I was ashamed of myself for feeling that way.
There is no damn reason I should be afraid of going into that gas station. I was afraid I would be treated like a criminal because of the color of my skin. I have done nothing wrong. I don’t have a criminal record. I pay my taxes. I have served in the military for 14 years. But I felt that I would have been treated like a criminal. This feeling is not uncommon in this country among people of color. In the past, I have been followed into stores to make sure I won’t steal something. When I was much younger, I tried to ask for directions from a white woman and she clutched her purse and ran away. While in DC, it was near impossible to catch a cab unless I was at the airport. That experience hurts. It makes me feel less than a human. It makes me angry.
I remember getting pulled over in a nice neighborhood and while one police officer was questioning me whether the car I was driving was mine, I could see a second officer in my rear-view mirror place his hand on the gun in his holster.

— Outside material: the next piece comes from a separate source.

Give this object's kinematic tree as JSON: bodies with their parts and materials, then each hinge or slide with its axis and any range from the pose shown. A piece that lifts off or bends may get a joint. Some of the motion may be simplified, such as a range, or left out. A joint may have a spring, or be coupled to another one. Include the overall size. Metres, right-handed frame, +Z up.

That is a very scary experience.
I also remember my first experience of racism. During class at an elementary school in South Carolina, a teacher called me a nigger under her breath when I turned in some classwork to her. She said this to a child getting an education.
Can you imagine that happening to you on a daily basis all of your life? Can you imagine what that does to someone’s confidence and emotional state over time? Then imagine also dealing with poverty, lack of jobs, and lack of a quality education. Don’t get me wrong. There are NO excuses ever to set fire to businesses and to throw rocks at the police. There is no reason to break the law. There is also no need to call people animals either. But as a city, we need to truly understand and have empathy on why this happens in our cities. And as a city, I don’t think we have empathy for our fellow citizens. Instead of Facebook statuses and tweets, we need to start listening and having real and honest conversations with our friends, family, strangers, and our elected officials.
Until that happens, I don’t think anything will change.